A ward with a window over green and the bole of the tree stands guard, steady, constant, dependable bark that’s been there a hundred years watching people change.

I feel like I’ve been there a hundred years but it’s only day seven or is it eight?

Maybe that’s why the previous room took me down, floored me with an echo of late pregnancy, of no privacy, of people poking and me hanging on. Propped up, out of time with a job to do, concerned faces, waiting, willing. Praying. 

I think that’s it, the silent magnolia walls, the speckled ceiling, just a little too high for my liking and a view, (if you can call it that,) over the scrag end of the buildings. 

Still, that’s not now. 

I’d better get up, I’ve got a job to do. I hope Gemma’s on today. I like her long black pony tail. When she walks, it swings like a metronome on her back, keeping me steady with her rhythm.

Limbo

Is it day six or seven, I’m not sure? Not that it matters. Time has rolled in on itself. There aren’t hours, there are interruptions, people doing things, bringing things, taking, giving, adding observations to their charts. There’s no natural light, everything’s in suspension.

I walk the corridor in my mind, through the big old doors, nod to the receptionist, past the childrens’ drawings of a lion. The lion smiles, you know, the way they do? Secure in their strength, protected by a massive mane of gold. I think he waves a paw at me, not sure.
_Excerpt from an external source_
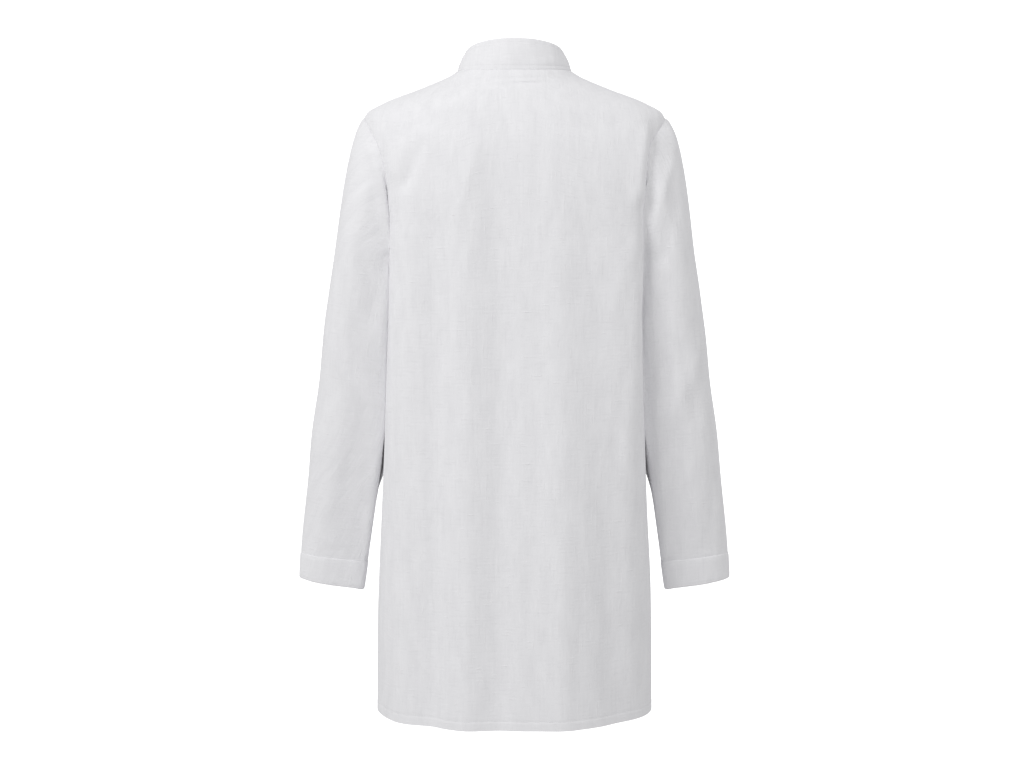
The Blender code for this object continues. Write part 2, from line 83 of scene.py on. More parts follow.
def pick(thing):
    """Select one object and make it the active one."""
    let_go()
    thing.select_set(True)
    bpy.context.view_layer.objects.active = thing


def apply_all(thing):
    """Apply a piece's modifiers from top to bottom."""
    pick(thing)
    for modifier in list(thing.modifiers):
        bpy.ops.object.modifier_apply(modifier=modifier.name)


def finish_piece(thing, nodes=()):
    """Hand a piece to the frame: attach it to its body, hide the nodes it stands for and print its
    triangles.
    """
    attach(thing, "root")
    if nodes:
        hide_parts(*nodes)
    triangles = sum(len(face.vertices) - 2 for face in thing.data.polygons)
    print(thing.name, "triangles:", triangles)


def mix(a, b, t):
    """The value that lies this part of the way from one to another."""
    return a + (b - a) * t


def smooth(t):
    """0 below 0 and 1 above 1, with a soft rise between them."""
    t = np.clip(t, 0.0, 1.0)
    return t * t * (3.0 - 2.0 * t)


def signed_power(value, power):
    """A power of a number's size that keeps its sign."""
    return np.sign(value) * np.abs(value) ** power


# %% [markdown]
# The form of the body
#
# A shirt on a figure has no flat place, but every level of it is a rounded oblong.  So the body
# is a short table of levels, from the hem to the neckline, with the width, the depth behind and
# in front, and how square the level is.  The height is measured at the side seam and on the
# shoulder seam, and the two drops say how much lower the level lies at the centre back and the
# centre front.  These are the sizes that the solids were made from, so the cloth meets them.  Only
# the armholes lie a few degrees farther round, where the corner of the back is.

# %% Levels of the body
Section = namedtuple(
    "Section", "height half_width back front roundness back_drop front_drop")
BODY = [
    Section(-0.864, 0.1860, 0.130, 0.122, 2.35, 0.008, 0.006),
    Section(-0.720, 0.1853, 0.123, 0.118, 2.45, 0.006, 0.004),
    Section(-0.570, 0.1785, 0.115, 0.112, 2.90, 0.003, 0.002),
    Section(-0.400, 0.1720, 0.108, 0.110, 3.80, 0.000, 0.000),
    Section(-0.235, 0.1690, 0.107, 0.118, 4.40, 0.000, 0.000),
    Section(-0.170, 0.1765, 0.107, 0.115, 4.00, 0.002, 0.005),
    Section(-0.110, 0.1945, 0.104, 0.109, 3.00, 0.010, 0.020),
    Section(-0.064, 0.2045, 0.099, 0.103, 2.20, 0.024, 0.044),
    Section(-0.0436, 0.1790, 0.093, 0.098, 2.08, 0.0205, 0.049),
    Section(-0.0243, 0.1300, 0.084, 0.091, 2.00, 0.0175, 0.0550),
    Section(-0.0088, 0.0930, 0.073, 0.083, 2.00, 0.0140, 0.0620),
    Section(0.0000, 0.0780, 0.065, 0.078, 2.10, 0.009, 0.062),
]
DROP_POWER = 1.35
UNDERARM_LEVEL = 4.0
SHOULDER_LEVEL = 7.0
NECK_LEVEL = float(len(BODY) - 1)
ARMHOLE_BACK = math.radians(35)
ARMHOLE_FRONT = math.radians(36)
HALF_TURN = math.pi
CENTRE_FRONT = 1.5 * math.pi
STEP = 0.001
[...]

And up the slight incline almost like a ramp boarding a ship to somewhere else, a sense of entering a different world.

The artwork on either side demands attention but I rush past, abstractions blur, birds and flowers shrug at me. They don’t care, they’ll be there on the way out, suspended in gouache, captured moments that mean the world to someone. 

My feet keep walking, step after step, soles squeak on their lino, sometimes heels click, depending on which shoes I’m wearing. It doesn’t matter either way so long as I keep going. Past the towering stacks of SHEETS and BLANKETS covered in thin plastic. They’re organised in here. I’m back in the machine, cogs turn, people sometimes smile, sometimes avoid your eye. Everyone churning, focused. 

I walk the corridor in my mind. It’s 06:08.  I’ll walk it for real again soon. I’ll say hello to Leo as I go past, Maybe I’ll imagine that I’m a lion too.